Joan Staley was on many TV shows in the ’50s and ’60s, including The Dick Van Dyke Show, Perry Mason, 77 Sunset Street, Hawaiian Eye, and Broadside, and will be remembered for her role in the classic Don Knotts comedy The Ghost and Mr. Chicken. She died Sunday at the age of 79.
This Week in History
Walt Disney Born (December 5, 1901)
This Week in Saturday Evening Post History: “Crossing Guard Fixing Her Makeup” (December 3, 1960)

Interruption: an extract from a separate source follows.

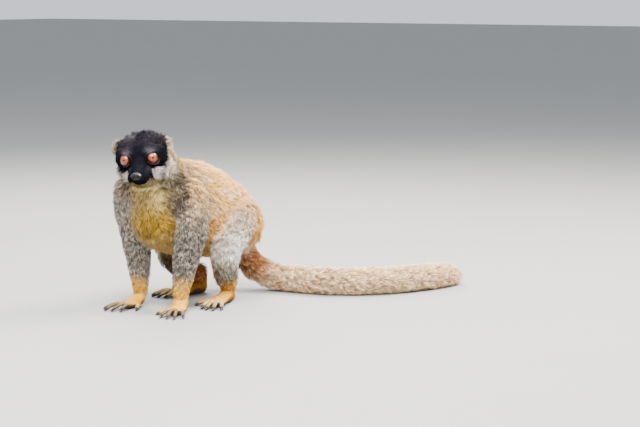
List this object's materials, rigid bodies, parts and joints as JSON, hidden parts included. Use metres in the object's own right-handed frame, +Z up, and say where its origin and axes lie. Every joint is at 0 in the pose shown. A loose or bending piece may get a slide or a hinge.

People will have different opinions about this Richard Sargent cover and they’ll notice different things about it. What stands out to me is that the sign on the telephone pole is for a bazaar that ended in August. Someone should take that down.
Let’s Make Some Wassail
We hear the song every Christmas, but what exactly is “a-wassailing?” It’s an English term for caroling door-to-door. Some versions of the song say “Here we come a-wassailing” and some say “Here we come a-caroling.” You probably say the latter.
But “wassail” also refers to a medieval Christmas drink, usually a mulled cider made with apples, sugar, cinnamon, and other juices and spices. Scrooge drank it, but it went by the name Smoking Bishop.
Here’s a recipe from Taste of Home that includes orange and pineapple juices, and here’s one from A Spicy Perspective that has hibiscus tea bags and juniper berries. If you’re looking for a more adult version, this Modern Apple Cider Wassail from The Spruce Eats adds some rum.
So this Christmas, if you go a-wassailing, make sure you bring some wassail with you, so you can impress everyone by having some wassail while you’re a-wassailing.
Next Week’s Holidays and Events
Pearl Harbor Remembrance Day (December 7)
Check out several of the features the Post has on the Pearl Harbor attack, including this first-person account from a pilot who got caught in the battle in the sky that day, and this podcast about America’s role in the war before Pearl Harbor.
Christmas Card Day (December 9)
Do me a favor? Send a real Christmas card this year, with a personalized greeting for each recipient. Ecards and email are convenient, but there’s nothing better than someone who takes the time to address an envelope and walk to a mailbox.